Serbien (6,7 Millionen Einwohner).

Das nach Einwohnern grösste Westbalkanland Serbien ist seit 2012 EU-Beitrittskandidat, knapp zwei Jahre später begannen die Beitrittsgespräche. Problematisch ist aber vor allem Serbiens Verhältnis zum Kosovo. Belgrad erkennt die Unabhängigkeit der ehemaligen serbischen Provinz bis heute nicht an.

Vergangenes Jahr kam es zu Gewalt mit mehreren Toten im Nordkosovo, die Nato verstärkte ihre Kfor-Schutztruppe.

Extrem kritisch sieht Brüssel das enge Band Serbiens zu Russland. Die EU ruft Belgrad immer wieder auf, die gegen Moskau verhängten Sanktionen umzusetzen.

Kosovo (1,9 Millionen Einwohner)

Wegen des Konflikts mit Serbien gilt das Kosovo nur als «potenzieller» EU-Beitrittskandidat. Die EU-Kommission verweist daneben auf politische Instabilität, Korruption und organisiertes Verbrechen. Das mehrheitlich von ethnischen Albanern bewohnte Kosovo hatte sich 2008 für unabhängig von Serbien erklärt, knapp ein Jahrzehnt nach dem Kosovokrieg.

Neben Serbien erkennen auch fünf EU-Staaten die Unabhängigkeit des Kosovo aus Furcht vor Abspaltungen nicht an: Spanien, Griechenland, Rumänien, die Slowakei und Zypern. Der Weg Richtung EU ist damit versperrt, denn er erfordert den Konsens der 27.

Bosnien-Herzegowina (3,8 Millionen Einwohner)

Bosnien-Herzegowina erhielt im Zuge des Ukraine-Kriegs Ende 2022 den Status eines EU-Beitrittskandidaten.

Im März 2024 gaben die europäischen Staats- und Regierungschefs grünes Licht für die Verhandlungen. Bevor die Gespräche beginnen, muss das Land aber noch weitere Reformen umsetzen. Bosnien-Herzegowina hatte die Aufnahme in die EU 2016 beantragt. Als problematisch gilt die mangelnde Stabilität.

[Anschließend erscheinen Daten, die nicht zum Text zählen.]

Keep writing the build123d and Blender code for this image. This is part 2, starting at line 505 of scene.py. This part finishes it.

Nordmazedonien und Albanien

In der serbischen Teilrepublik Republika Srpska gibt es Abspaltungsbestrebungen. Russlands Präsident Wladimir Putin wird vorgeworfen, diese zu unterstützen. Zudem kommt es in dem Staatsgebilde, dessen Grundlage der Friedensvertrag von Dayton 1995 war, immer wieder zu Spannungen zwischen muslimischen Bosniern, orthodoxen Serben und katholischen Kroaten.

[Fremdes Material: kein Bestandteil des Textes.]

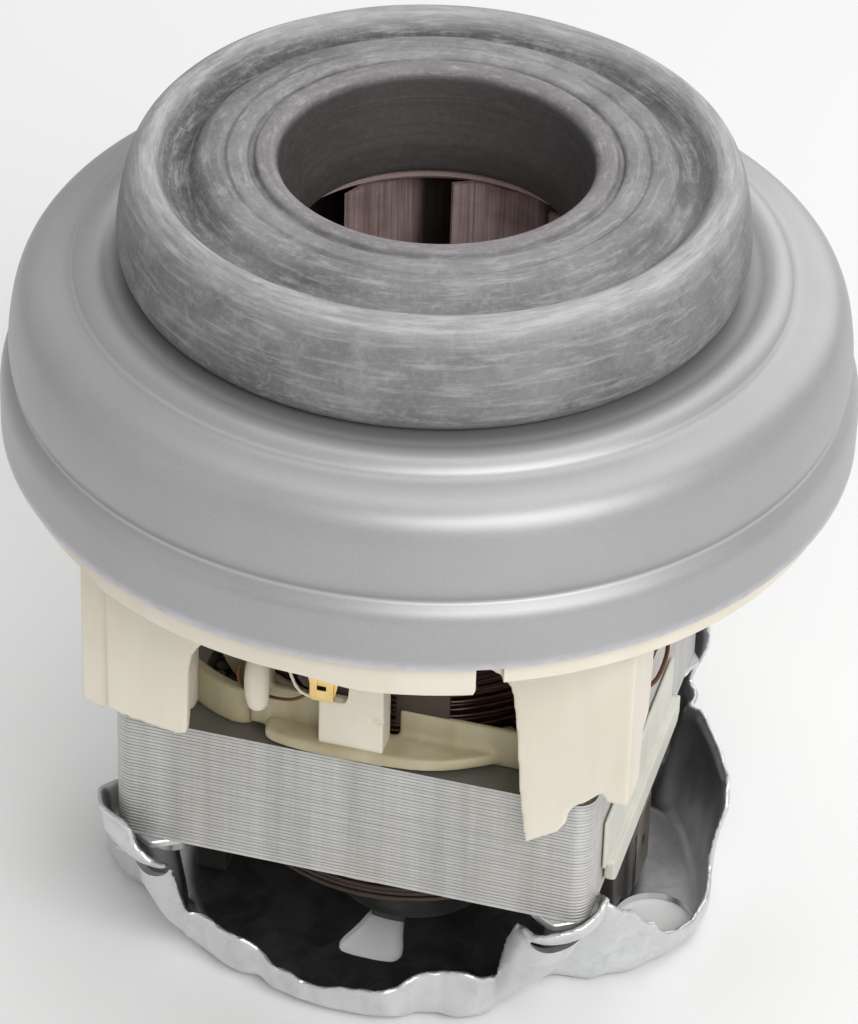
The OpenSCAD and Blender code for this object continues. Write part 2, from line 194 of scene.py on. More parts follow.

Nordmazedonien (2,1 Millionen Einwohner)

Nordmazedonien ist von den Westbalkan-Staaten bereits am längsten EU-Beitrittskandidat: seit 2005. Die EU eröffnete die formalen Beitrittsgespräche aber erst im Juli 2022, kurz nach dem russischen Angriff auf die Ukraine.

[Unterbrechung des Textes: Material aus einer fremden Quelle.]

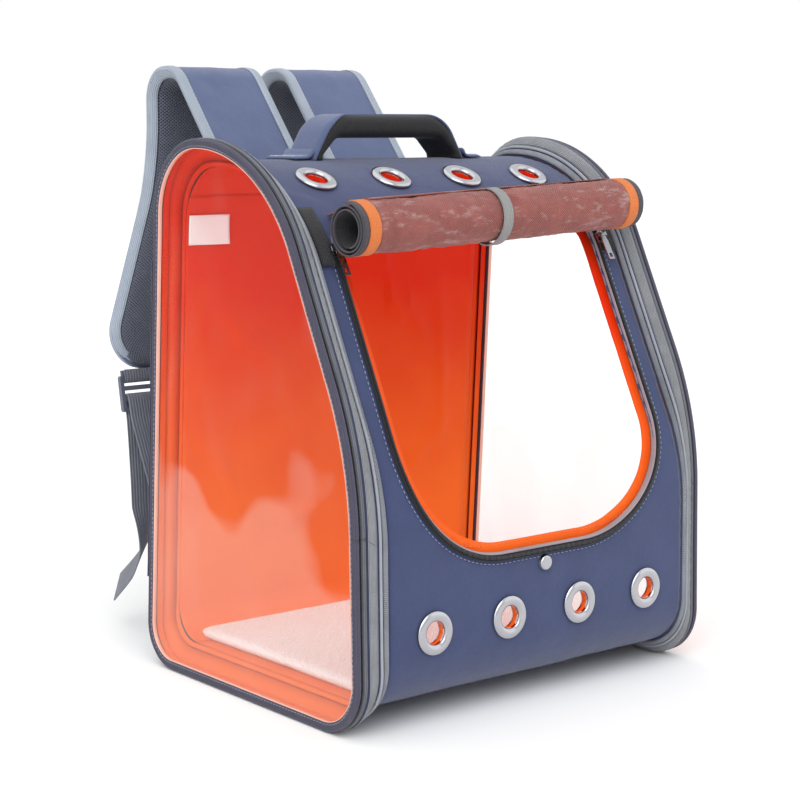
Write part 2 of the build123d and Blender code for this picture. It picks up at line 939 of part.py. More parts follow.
def make_webbing():
    """Lower strap webbing: sewn end, rise to the adjuster, turn and hanging tail."""
    inner = lock_wall / 2 + lock_clearance
    turn = 2 * lock_bar + 2 * lock_slot + lock_bar / 2 - webbing_wall / 2
    sewn = back_y(anchor_low) + layer_gap
    anchor_high = anchor_low + anchor_height
    tail_depth = hoop_foot_back + tail_reach
    rise = [
        (sewn, anchor_low, 0.0),
        (back_y(anchor_high) + layer_gap, anchor_high, anchor_radius),
        (*lock_point(turn + webbing_run_in, -inner - webbing_wall), webbing_rise_radius),
        (*lock_point(turn, -inner - webbing_wall), 0.0),
    ]
    fall = [
        (*lock_point(turn, inner), 0.0),
        (*lock_point(turn + webbing_run_in, inner + webbing_wall / 2), webbing_fall_radius),
        (tail_depth + webbing_wall, tail_hang, 0.0),
    ]
    webbing = webbing_strip(rise, 0.0, -webbing_wall)
    webbing = webbing + (turn_round(turn, inner) & above_line(turn))
    webbing = webbing + webbing_strip(fall, 0.0, webbing_wall)
    return webbing + make_tail(fall)


# Free end of the webbing: distance behind the hoops, height and twist of each section
tail_sections = [
    (49.5, 80.0, 24.0),
    (54.0, 66.0, 58.0),
    (68.0, 49.0, 78.0),
    (93.0, 28.0, 86.0),
]


def make_tail(fall):
    """Free end that twists edge-on and curls away from the back."""
    along = direction(fall[-2], fall[-1])
    start = (fall[-1][0] - along[1] * webbing_wall / 2, fall[-1][1] + along[0] * webbing_wall / 2, 0.0)
    places = [start] + [(hoop_foot_back + reach, z, twist) for reach, z, twist in tail_sections]
    sections = []
    for i, (y, z, twist) in enumerate(places):
        if i > 0:
            along = direction(places[i - 1], places[min(i + 1, len(places) - 1)])
        across = (math.cos(math.radians(twist)), math.sin(math.radians(twist)))
        x_dir = (across[0], -along[1] * across[1], along[0] * across[1])
        plane = Plane(origin=(-webbing_place, y, z), x_dir=x_dir, z_dir=(0, *along))
        sections.append(plane * Rectangle(webbing_width, webbing_wall))
    return loft(sections)


def back_plate(x_start, x_end, z_start, z_end, low, high):
    """Plate parallel to the leaning back, from low to high outside the wrap's face."""
    corners = [
        (back_y(z_start) + low, z_start, 0.0),
        (back_y(z_start) + high, z_start, 0.0),
        (back_y(z_end) + high, z_end, 0.0),
        (back_y(z_end) + low, z_end, 0.0),
    ]
    return slab(corners, x_start, x_end)


def make_strap_patch():
    """Reinforcing patch over the strap's sewn end."""
    low = strap_trim_wall + strap_wall + strap_mesh_wall + 4 * layer_gap
    start = strap_inner_edge - patch_margin / 2
    end = strap_inner_edge + strap_width + patch_margin / 2
    bottom = strap_sewn_low - patch_margin
    return back_plate(-end, -start, bottom, bottom + patch_height, low, low + patch_wall)


def make_anchor_patch():
    """Patch over the sewn end of the lower webbing."""
    low = layer_gap + webbing_wall + layer_gap
    half = webbing_width / 2 - layer_gap
    return back_plate(-webbing_place - half, -webbing_place + half, anchor_low,
                      anchor_low + anchor_patch_height, low, low + patch_wall)


# ---------------------------------------------------------------- pad, mat and label

def make_back_pad():
    """Cushioned pad on the wearer's side of the back."""
    pad_high = wrap_top - pad_drop
    pad = back_plate(-pad_half_width, pad_half_width, pad_low, pad_high, layer_gap, layer_gap + pad_wall)
    uprights = pad.edges().filter_by(lambda edge: edge.length < 1.2 * pad_wall)
    pad = fillet(uprights, pad_corner)
    lean = direction((back_y(pad_low), pad_low), (back_y(pad_high), pad_high))
    face = pad.faces().sort_by(Axis((0, 0, 0), (0, lean[1], -lean[0])))[-1]
    return fillet(face.edges(), pad_round)


def make_floor_mat():
    half_width = wrap_half_width - mat_side_gap
    mat = slab(shifted(wrap, lining_inner + layer_gap), -half_width, half_width)
    floor = wrap_base_lift + lining_inner + layer_gap
    start = wrap_foot_front + mat_front_gap
    return mat & block(-far, far, start, wrap_back - mat_back_gap, 0, floor + mat_wall)


def make_care_label():
    """Small tag on the inside of the back, near its top left corner."""
    low = lining_inner + layer_gap
    place = label_inset - wrap_half_width
    layer = ring(wrap, low, low + label_wall, place - label_width / 2, place + label_width / 2)
    bottom = wrap_top - label_drop
    middle = (wrap_crown + wrap_back_top) / 2
    return layer & block(-far, far, middle, far, bottom, bottom + label_height)


# ---------------------------------------------------------------- metal and plastic parts

def make_stud():
    """Domed snap stud under the window."""
    height = window_bottom - stud_drop
    y, z, normal = on_wrap_side(4, (wrap_nose_height - height) / (wrap_nose_height - wrap_base_lift))
    place = Plane(origin=(0, y, z), x_dir=(1, 0, 0), z_dir=(0, *normal))
    corners = [
        (0.0, layer_gap, 0.0),
        (stud_radius, layer_gap, 0.0),
        (stud_radius - stud_slope, stud_height, stud_round),
        (0.0, stud_height, 0.0),
    ]
    return place * revolve(outline(corners, Plane.XZ), Axis.Z)


def slider_body(guide_depth):
    """Zip slider lying on its tape: Y along the zip, Z outwards, X to the left."""
    plate = Pos(0, 0, slider_wall / 2) * Box(slider_width, slider_length, slider_wall)
    plate = chamfer(plate.edges().filter_by(Axis.Z), slider_corner)
    if guide_depth > 0:
        guide_x = (slider_width - slider_guide) / 2 - layer_gap
        plate = plate + Pos(guide_x, 0, -guide_depth / 2) * Box(
            slider_guide, slider_length - 3.0, guide_depth)
    gap = pull_barrel_width + 2 * slider_ear_clearance
    height = slider_pin_height + slider_pin_radius + slider_ear_rise - slider_wall / 2
    ears = []
    for side in (-1, 1):
        ear = Box(slider_ear_wall, slider_ear_length, height)
        x = side * (gap + slider_ear_wall) / 2
        ears.append(Pos(x, slider_pin_place, (slider_wall + height) / 2) * ear)
    pin = Pos(0, slider_pin_place, slider_pin_height) * Rot(0, 90, 0) * Cylinder(slider_pin_radius, gap)
    return plate + ears + pin


def pull_body(tilt):
    """Pull tab on the slider's pin, its free end tilted in towards the cloth."""
    barrel = Rot(0, 90, 0) * Cylinder(pull_barrel, pull_barrel_width)
    neck = Pos(0, -pull_neck / 2, 0) * Box(pull_barrel_width, pull_neck, pull_wall)
    blade = Pos(0, -(pull_neck + pull_length) / 2, 0) * Box(pull_width, pull_length - pull_neck, pull_wall)
    slot = Pos(0, -pull_length + pull_slot_length, 0) * Box(pull_slot_width, pull_slot_length, 4 * pull_wall)
    hole = Rot(0, 90, 0) * Cylinder(slider_pin_radius + slider_pin_clearance, 2 * pull_width)
    tab = (barrel + neck + blade) - slot - hole
    return Pos(0, slider_pin_place, slider_pin_height) * Rot(tilt, 0, 0) * tab


def window_slider_place():
    """Plane on the left window zip's teeth, near the top of the opening."""
    lift = 3 * layer_gap + window_tape_wall + window_teeth_height
    y, z = front_point(window_top - window_slider_drop, lift)
    centre_y, centre_z = crown_centre()
    normal = direction((centre_y, centre_z), (y, z))
    x = -(window_half_width + slider_width / 2 + layer_gap)
    return Plane(origin=(x, y, z), x_dir=(1, 0, 0), z_dir=(0, *normal))


def side_slider_place():
    """Plane over the left rim's back edge, below the end of the side zip."""
    lift = layer_gap + tape_height + layer_gap
    height = hinge_high - side_slider_drop
    y = hoop_back_y(height) + lift
    along = direction(hoop[1], hoop[2])
    x = -(rim_end - layer_gap - slider_width / 2)
    return Plane(origin=(x, y, height), x_dir=(-1, 0, 0), z_dir=(0, along[1], -along[0]))


# ---------------------------------------------------------------- nodes

def add_pair(nodes, name, shape):
    """One node for the left piece and one for its mirror image."""
    for side, copy in both_sides(shape).items():
        nodes[side + "_" + name] = copy


def pair(shape):
    """The left piece and its mirror image as one node."""
    return Compound(list(both_sides(shape).values()))


def add_body_nodes(nodes):
    nodes["front_top_panel"] = make_front_top_panel()
    nodes["front_top_lining"] = make_front_top_lining()
    nodes["back_panel"] = wrap_layer(0.0, wrap_wall, "back")
    nodes["back_lining"] = wrap_layer(lining_outer, lining_inner, "back")
    nodes["base_panel"] = wrap_layer(0.0, base_cloth, "base")
    nodes["base_board"] = make_base_board()
    nodes["base_lining"] = wrap_layer(lining_outer, lining_inner, "base")
    nodes["floor_mat"] = make_floor_mat()
    nodes["care_label"] = make_care_label()
    nodes["back_pad"] = make_back_pad()
    places = eyelet_places()
    for row in places:
        nodes[row + "_eyelets"] = Compound([place * eyelet() for place in places[row]])
    nodes["eyelet_washers"] = Compound([
        place * eyelet_washer() for row in places.values() for place in row])
    nodes["snap_stud"] = make_stud()
    nodes["handle_grip"] = make_handle_grip()
    nodes["handle_cover"] = make_handle_cover()


def add_side_nodes(nodes):
    seam = gusset_wall + layer_gap
    add_pair(nodes, "gusset", gusset_band(0.0, 1.0, (0.0, 0.0), (gusset_wall, gusset_wall)))
    nodes["gusset_linings"] = pair(gusset_band(
        0.0, 1.0, (lining_outer, seam), (lining_inner, seam + lining_wall)))
    nodes["edge_braids"] = pair(raised_band(braid_start, braid_width, braid_height))
    nodes["edge_pipings"] = pair(raised_band(piping_start, piping_width, piping_height))
    nodes["gusset_tapes"] = pair(raised_band(tape_start, tape_width, tape_height))
    add_pair(nodes, "hoop_rim", make_rim())
    nodes["hoop_strips"] = pair(frame_strip(0.0))
    nodes["side_zip_teeth"] = pair(make_body_teeth())
    add_pair(nodes, "hinge_tape", make_hinge_tape())
    add_pair(nodes, "door_sheet", make_door_sheet())
    add_pair(nodes, "door_binding", make_door_binding())
    add_pair(nodes, "door_teeth", make_door_teeth())
    nodes["side_sliders"] = pair(side_slider_place() * slider_body(tape_height + layer_gap / 2))
    add_pair(nodes, "side_pull", side_slider_place() * pull_body(side_pull_tilt))


def add_window_nodes(nodes):
    tape_low = layer_gap
    teeth_low = tape_low + window_tape_wall + layer_gap
    nodes["window_zip_tape"] = window_frame(
        window_seam_gap, window_seam_gap + window_tape_width, tape_low, tape_low + window_tape_wall)
    nodes["window_zip_teeth"] = window_frame(
        window_seam_gap + layer_gap, window_seam_gap + layer_gap + window_teeth_width,
        teeth_low, teeth_low + window_teeth_height)
    nodes["window_edge"] = make_window_edge()
    nodes["zip_garages"] = pair(make_zip_garage())
    nodes["window_sliders"] = pair(window_slider_place() * slider_body(0.0))
    add_pair(nodes, "window_pull", window_slider_place() * pull_body(0.0))
    mesh_end = roll_half_length - roll_tape_width - roll_binding_width
    binding_end = roll_half_length - roll_tape_width
    nodes["curtain_mesh"] = roll_piece(-mesh_end, mesh_end)
    nodes["curtain_bindings"] = Compound(roll_ends(mesh_end, binding_end))
    nodes["curtain_zip_tapes"] = Compound(roll_ends(binding_end, roll_half_length))
    nodes["curtain_hem"] = make_curtain_hem()
    nodes["curtain_tie"] = make_curtain_tie()


def add_strap_nodes(nodes):
    add_pair(nodes, "strap_pad", make_strap_pad())
    nodes["strap_meshes"] = pair(make_strap_mesh())
    nodes["strap_trims"] = pair(make_strap_trim())
    nodes["strap_patches"] = pair(make_strap_patch())
    nodes["lock_loops"] = pair(make_lock_loop())
    nodes["ladder_locks"] = pair(make_ladder_lock())
    add_pair(nodes, "webbing", make_webbing())
    nodes["anchor_patches"] = pair(make_anchor_patch())


nodes = {}
add_body_nodes(nodes)
add_side_nodes(nodes)
add_window_nodes(nodes)
add_strap_nodes(nodes)
limits = Compound([shape for shape in nodes.values()]).bounding_box()
origin = Vector(0, (limits.min.Y + limits.max.Y) / 2, 0)
os.makedirs("parts", exist_ok=True)
for name, shape in nodes.items():
    export_step(Pos(-origin) * shape, "parts/" + name + ".step")
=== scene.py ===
import bpy
import math
import numpy as np
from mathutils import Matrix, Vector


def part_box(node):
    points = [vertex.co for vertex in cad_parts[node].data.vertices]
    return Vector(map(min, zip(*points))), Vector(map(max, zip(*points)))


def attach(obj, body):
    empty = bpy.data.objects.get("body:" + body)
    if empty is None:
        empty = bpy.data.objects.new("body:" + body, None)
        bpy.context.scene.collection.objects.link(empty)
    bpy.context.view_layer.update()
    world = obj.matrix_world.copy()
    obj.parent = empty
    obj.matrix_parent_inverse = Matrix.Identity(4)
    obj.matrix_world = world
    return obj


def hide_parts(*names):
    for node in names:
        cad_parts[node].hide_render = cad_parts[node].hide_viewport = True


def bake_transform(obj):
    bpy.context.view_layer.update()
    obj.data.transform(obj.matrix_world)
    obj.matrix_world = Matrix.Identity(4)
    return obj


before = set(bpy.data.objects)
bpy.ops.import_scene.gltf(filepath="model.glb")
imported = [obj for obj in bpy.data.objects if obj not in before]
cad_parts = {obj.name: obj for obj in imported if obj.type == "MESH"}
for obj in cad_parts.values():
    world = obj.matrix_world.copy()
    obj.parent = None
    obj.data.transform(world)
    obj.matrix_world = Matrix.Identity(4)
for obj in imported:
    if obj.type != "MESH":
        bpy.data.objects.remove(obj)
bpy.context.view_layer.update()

# Soft-sided bird travel carrier. Sizes are in millimetres and become metres when a mesh
# is made. Depths are measured from the front foot of the side hoops, as in the CAD source.
MM = 0.001
DEPTH_ORIGIN = 139.2554
SIDE = np.array([1.0, 0, 0])

# ---------------------------------------------------------------- sizes shared with the CAD source

# Corners of the outlines, each with its radius: (y, z, r) for the first two, (x, z, r) for the window
HOOP = [(-26.0, 0.0, 35.0), (208.0, 0.0, 28.0), (187.0, 351.0, 50.0), (66.0, 351.0, 115.0),
        (-22.5, 168.0, 218.0)]
WRAP = [(-28.6, 11.0, 36.0), (204.0, 11.0, 25.0), (184.466, 337.5, 43.0), (68.0, 337.5, 113.0),
        (-27.0, 142.0, 139.0)]
WINDOW = [(-108.0, 99.0, 75.0), (108.0, 99.0, 75.0), (108.0, 300.0, 14.0), (-108.0, 300.0, 14.0)]
HALF = 125.0
GUSSET = 12.5
RIM_START = 137.5
RIM_END = 141.0
DOOR_START = 142.4
DOOR_END = 145.6
SHEET = 143.55
LINING = 3.6
LINING_END = 4.4
BACK_SEAM = 315.5
BASE_FRONT = 9.4
BASE_BACK = 177.0
HINGE_LOW = 60.0
HINGE_HIGH = 288.0
LOCK_BAR, LOCK_SLOT, LOCK_WALL, LOCK_GAP, LOCK_CLEARANCE = 3.2, 4.2, 3.6, 4.0, 0.3
WEB_WALL = 1.4
# Depths in front of which a point is on the front, and behind which a hoop point is by the hinge
FRONT_DEPTH = 110.0
HINGE_DEPTH = 100.0

# ---------------------------------------------------------------- material kit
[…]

Fortschritte sind durch das Mitgliedsland Bulgarien vorerst blockiert: Sofia fordert eine Verfassungsreform von Nordmazedonien, in der die bulgarische Minderheit anerkannt wird.

Nordmazedonien hat bereits einiges für die Annäherung an die EU getan: Das frühere Mazedonien änderte 2019 sogar seinen Namen, um einen Konflikt mit Griechenland über eine dortige gleichnamige Region auszuräumen. Das ebnete Nordmazedonien ein Jahr später den Weg in die Nato.

Albanien (2,8 Millionen Einwohner)

Albanien trat 2009 der Nato bei und beantragte im selben Jahr den EU-Beitritt. Wie im Fall Nordmazedoniens fand im Juli 2022 die erste Regierungskonferenz zu den Beitrittsverhandlungen statt.

In diesem September gaben die EU-Länder die jahrelange Praxis auf, Fortschritte mit Albanien an solche in Nordmazedonien zu koppeln. Nach Angaben des ungarischen EU-Ratsvorsitzes sind am Dienstag erste inhaltliche Verhandlungen mit Tirana geplant. Als problematisch gelten die Korruption und die organisierte Kriminalität.

Mit dem EU-Gründerland Italien vereinbarte Albanien zuletzt ein Migrationsabkommen, um bis zu 40'000 Bootsflüchtlinge pro Jahr aufzunehmen. Nach mehrmonatiger Verzögerung verkündete Italiens Botschafter in Albanien, Fabrizio Bucci, am Freitag, nun seien alle Lager «betriebsbereit».

Montenegro (670'000 Einwohner)

Das nach Einwohnern kleinste Westbalkanland hat sich einem EU-Beitritt am stärksten angenähert. Der pro-europäische Regierungschef Milojko Spajic strebt ihn in den kommenden Jahren an,

was als ehrgeizig gilt. Montenegro ist bereits Nato-Mitglied und hatte den EU-Beitritt bereits 2008 beantragt. Seit 2012 laufen die Verhandlungen. Die EU fordert unter anderem Fortschritte bei der Rechtsstaatlichkeit.